5. Alarm Generation and Maintenance Decision Support
When deviation thresholds are exceeded, the framework generates condition-based alerts, not failure alarms. These alerts indicate that equipment behavior has moved outside its statistically defined healthy envelope.
Key design principles for alerting include:
- Alerts are reviewed by reliability or maintenance engineers, not acted upon blindly
- Contextual dashboards visualize deviation trends and operating stages
- Alerts are integrated into existing maintenance management systems (CMMS)
This ensures that PHM supports—not replaces—engineering judgment.
6. Closing the Loop: Feedback and Continuous Improvement
A defining feature of the framework is its closed-loop design. Maintenance findings and corrective actions are fed back into the PHM system to:
- Refine thresholds
- Improve tagging accuracy
- Enhance model robustness
Over time, this feedback loop increases confidence in data-driven maintenance decisions and enables gradual expansion to additional subsystems and asset classes.

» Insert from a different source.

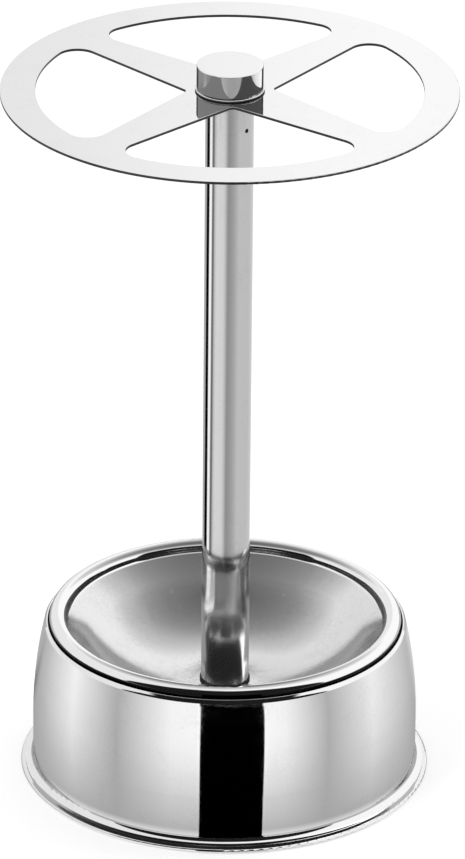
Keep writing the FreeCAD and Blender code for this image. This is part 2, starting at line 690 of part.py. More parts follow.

Why This Framework Scales Across Industries
Although originally developed in a complex industrial environment, the framework is industry-agnostic and applicable wherever:
- Assets generate large volumes of time-series data
- Operating conditions vary significantly
- Failures are costly, but labeled failure data is limited
Industries such as manufacturing, energy, transportation, mining, chemicals, and heavy equipment operations can adopt this approach to move beyond reactive maintenance and toward data-driven reliability management.
Conclusion: Turning Data into Reliable Decisions
The true value of PHM lies not in sophisticated algorithms alone, but in structured integration—from data ingestion to operational context, from statistical modeling to maintenance action.
By combining preprocessing, operation tagging, deviation-based models, and cloud-enabled monitoring, organizations can transform raw sensor data into clear, actionable insights that extend asset life, reduce unplanned downtime, and improve operational reliability.
As industrial assets continue to become more instrumented, frameworks like this will be essential for turning data abundance into engineering confidence.